Entries with parts and joints
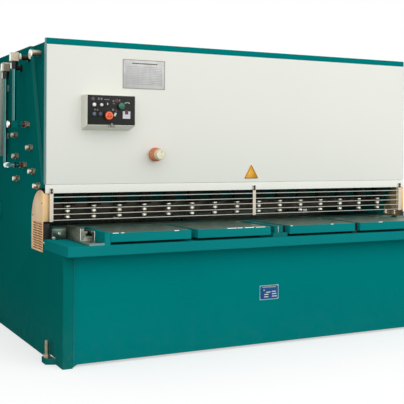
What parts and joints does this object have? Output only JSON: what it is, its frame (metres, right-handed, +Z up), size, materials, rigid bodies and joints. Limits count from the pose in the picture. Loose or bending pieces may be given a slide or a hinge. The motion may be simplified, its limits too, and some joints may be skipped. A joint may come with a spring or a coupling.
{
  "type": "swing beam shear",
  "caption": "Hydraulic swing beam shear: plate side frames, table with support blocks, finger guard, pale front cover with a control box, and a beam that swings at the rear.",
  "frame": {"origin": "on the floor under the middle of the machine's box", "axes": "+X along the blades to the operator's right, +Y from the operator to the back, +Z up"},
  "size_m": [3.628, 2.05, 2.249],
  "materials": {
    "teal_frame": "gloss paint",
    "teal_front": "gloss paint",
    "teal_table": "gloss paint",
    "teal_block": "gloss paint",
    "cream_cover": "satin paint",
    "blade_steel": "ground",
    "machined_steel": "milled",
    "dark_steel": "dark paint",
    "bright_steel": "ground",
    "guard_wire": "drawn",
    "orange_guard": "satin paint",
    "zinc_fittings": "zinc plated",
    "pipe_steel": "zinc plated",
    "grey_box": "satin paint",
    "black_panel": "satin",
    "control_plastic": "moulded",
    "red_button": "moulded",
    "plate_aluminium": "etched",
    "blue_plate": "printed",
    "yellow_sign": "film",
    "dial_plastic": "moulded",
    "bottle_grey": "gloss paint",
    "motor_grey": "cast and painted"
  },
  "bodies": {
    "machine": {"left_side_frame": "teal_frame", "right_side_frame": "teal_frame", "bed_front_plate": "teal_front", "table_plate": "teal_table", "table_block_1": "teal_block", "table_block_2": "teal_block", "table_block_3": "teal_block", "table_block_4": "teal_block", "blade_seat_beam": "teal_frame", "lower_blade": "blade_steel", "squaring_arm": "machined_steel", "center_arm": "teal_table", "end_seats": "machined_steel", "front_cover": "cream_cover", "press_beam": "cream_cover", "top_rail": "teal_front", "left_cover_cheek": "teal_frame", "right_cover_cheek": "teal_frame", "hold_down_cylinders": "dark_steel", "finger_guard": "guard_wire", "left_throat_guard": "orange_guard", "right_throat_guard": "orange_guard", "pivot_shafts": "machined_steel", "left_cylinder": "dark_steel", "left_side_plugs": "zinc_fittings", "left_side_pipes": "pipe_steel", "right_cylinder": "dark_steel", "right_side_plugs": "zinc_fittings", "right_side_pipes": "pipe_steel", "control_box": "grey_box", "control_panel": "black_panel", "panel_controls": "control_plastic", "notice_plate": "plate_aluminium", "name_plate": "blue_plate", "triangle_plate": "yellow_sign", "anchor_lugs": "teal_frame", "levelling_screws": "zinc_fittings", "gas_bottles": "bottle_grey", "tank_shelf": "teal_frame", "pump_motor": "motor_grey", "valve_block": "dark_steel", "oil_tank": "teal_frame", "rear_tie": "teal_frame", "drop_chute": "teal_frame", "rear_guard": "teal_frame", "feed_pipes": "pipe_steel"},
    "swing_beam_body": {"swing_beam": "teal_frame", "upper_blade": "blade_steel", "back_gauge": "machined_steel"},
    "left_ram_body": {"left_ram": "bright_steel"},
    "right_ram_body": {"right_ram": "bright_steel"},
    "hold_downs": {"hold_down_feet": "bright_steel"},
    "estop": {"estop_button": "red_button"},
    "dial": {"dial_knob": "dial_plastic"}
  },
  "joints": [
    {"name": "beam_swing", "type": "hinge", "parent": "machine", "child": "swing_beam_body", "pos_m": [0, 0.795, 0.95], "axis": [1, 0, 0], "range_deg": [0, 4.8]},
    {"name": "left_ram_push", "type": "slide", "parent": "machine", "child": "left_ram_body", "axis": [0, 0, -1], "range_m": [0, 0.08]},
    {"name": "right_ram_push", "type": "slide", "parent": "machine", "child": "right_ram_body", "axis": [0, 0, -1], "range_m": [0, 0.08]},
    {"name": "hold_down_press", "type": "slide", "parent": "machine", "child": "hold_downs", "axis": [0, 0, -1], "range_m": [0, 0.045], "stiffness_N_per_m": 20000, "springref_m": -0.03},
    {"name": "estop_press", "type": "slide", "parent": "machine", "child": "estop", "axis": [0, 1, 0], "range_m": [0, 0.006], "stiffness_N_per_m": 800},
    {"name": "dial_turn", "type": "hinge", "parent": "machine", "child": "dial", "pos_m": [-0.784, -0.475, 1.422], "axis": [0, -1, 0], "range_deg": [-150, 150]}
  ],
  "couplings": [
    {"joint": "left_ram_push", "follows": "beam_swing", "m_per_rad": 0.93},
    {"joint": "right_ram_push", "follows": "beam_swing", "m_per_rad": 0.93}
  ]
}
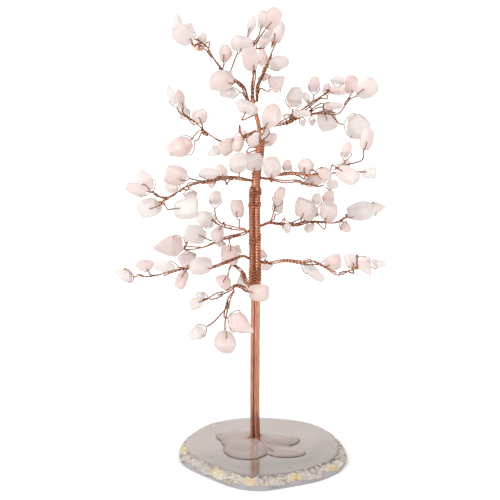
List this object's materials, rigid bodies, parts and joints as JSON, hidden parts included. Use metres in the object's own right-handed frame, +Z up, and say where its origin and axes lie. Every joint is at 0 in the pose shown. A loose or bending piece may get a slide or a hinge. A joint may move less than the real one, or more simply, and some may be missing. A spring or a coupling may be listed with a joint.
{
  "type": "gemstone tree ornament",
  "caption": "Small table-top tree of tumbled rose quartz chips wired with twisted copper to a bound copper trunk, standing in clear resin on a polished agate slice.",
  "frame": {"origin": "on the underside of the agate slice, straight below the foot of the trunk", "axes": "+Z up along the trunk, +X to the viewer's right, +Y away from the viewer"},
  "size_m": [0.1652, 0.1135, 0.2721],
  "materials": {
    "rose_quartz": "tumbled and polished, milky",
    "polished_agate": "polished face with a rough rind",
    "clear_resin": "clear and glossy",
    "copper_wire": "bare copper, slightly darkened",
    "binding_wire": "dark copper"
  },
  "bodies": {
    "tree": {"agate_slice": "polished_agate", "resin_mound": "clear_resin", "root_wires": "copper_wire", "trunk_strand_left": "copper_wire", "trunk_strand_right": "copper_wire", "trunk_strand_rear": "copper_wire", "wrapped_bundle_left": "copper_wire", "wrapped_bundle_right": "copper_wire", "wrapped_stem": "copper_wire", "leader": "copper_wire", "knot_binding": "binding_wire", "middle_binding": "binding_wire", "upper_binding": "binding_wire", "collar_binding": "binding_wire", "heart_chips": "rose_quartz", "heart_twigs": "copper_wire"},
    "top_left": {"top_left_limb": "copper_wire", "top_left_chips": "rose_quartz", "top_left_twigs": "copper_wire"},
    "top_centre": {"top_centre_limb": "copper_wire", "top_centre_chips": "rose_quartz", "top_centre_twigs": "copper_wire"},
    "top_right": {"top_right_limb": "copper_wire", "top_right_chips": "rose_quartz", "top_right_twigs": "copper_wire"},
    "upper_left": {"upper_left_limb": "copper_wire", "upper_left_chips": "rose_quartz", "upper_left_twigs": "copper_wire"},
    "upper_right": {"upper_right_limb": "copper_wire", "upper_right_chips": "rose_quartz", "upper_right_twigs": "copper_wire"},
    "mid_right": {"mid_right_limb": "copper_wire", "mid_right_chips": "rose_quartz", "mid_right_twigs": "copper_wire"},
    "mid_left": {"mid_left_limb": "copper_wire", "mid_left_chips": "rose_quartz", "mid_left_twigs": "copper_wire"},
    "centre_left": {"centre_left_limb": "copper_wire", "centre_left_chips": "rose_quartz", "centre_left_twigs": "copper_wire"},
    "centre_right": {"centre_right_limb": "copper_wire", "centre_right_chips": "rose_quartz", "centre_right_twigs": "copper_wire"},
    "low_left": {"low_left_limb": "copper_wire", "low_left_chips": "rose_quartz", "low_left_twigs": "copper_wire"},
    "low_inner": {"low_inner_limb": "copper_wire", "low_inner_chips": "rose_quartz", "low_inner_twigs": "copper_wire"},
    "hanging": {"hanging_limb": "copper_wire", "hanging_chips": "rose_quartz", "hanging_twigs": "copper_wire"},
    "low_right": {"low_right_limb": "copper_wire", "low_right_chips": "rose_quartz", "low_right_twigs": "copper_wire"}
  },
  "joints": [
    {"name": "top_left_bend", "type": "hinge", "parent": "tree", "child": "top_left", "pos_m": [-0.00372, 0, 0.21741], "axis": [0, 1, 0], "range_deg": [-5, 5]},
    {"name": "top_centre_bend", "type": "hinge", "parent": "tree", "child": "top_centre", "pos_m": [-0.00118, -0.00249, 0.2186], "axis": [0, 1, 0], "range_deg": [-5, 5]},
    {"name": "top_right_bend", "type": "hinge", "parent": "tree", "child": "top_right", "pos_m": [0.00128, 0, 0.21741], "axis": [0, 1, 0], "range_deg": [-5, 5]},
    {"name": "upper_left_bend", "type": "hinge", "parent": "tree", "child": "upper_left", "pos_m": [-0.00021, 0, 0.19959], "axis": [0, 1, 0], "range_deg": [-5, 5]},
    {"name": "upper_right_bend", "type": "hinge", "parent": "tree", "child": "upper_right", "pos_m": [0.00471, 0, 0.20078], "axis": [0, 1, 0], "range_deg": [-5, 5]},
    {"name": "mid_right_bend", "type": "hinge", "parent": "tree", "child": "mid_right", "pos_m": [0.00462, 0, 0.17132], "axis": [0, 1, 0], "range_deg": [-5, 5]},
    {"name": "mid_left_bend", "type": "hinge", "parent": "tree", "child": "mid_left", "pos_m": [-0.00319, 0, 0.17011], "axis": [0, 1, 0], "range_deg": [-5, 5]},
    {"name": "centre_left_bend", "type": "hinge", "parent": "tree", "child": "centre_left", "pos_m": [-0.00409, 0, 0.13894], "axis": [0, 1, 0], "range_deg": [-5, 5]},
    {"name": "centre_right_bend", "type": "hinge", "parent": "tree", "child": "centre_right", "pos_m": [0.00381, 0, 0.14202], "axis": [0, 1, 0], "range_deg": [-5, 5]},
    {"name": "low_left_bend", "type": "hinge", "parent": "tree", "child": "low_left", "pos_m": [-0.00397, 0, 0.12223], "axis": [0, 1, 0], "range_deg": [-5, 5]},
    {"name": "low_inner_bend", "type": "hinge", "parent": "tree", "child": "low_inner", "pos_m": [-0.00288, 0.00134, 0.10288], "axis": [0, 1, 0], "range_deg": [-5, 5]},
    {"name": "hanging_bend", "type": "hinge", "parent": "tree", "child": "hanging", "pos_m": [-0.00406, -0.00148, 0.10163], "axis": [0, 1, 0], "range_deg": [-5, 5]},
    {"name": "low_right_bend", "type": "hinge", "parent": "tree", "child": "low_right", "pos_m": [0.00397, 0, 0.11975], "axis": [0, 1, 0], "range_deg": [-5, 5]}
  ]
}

> [Task details]: Where a line contains "from", copy that line.

> [Response below]:
What parts and joints does this object have? Output only JSON: what it is, its frame (metres, right-handed, +Z up), size, materials, rigid bodies and joints. Limits count from the pose in the picture. Loose or bending pieces may be given a slide or a hinge. The motion may be simplified, its limits too, and some joints may be skipped. A joint may come with a spring or a coupling.
  "frame": {"origin": "on the floor under the middle of the machine's box", "axes": "+X along the blades to the operator's right, +Y from the operator to the back, +Z up"},
  "frame": {"origin": "on the underside of the agate slice, straight below the foot of the trunk", "axes": "+Z up along the trunk, +X to the viewer's right, +Y away from the viewer"},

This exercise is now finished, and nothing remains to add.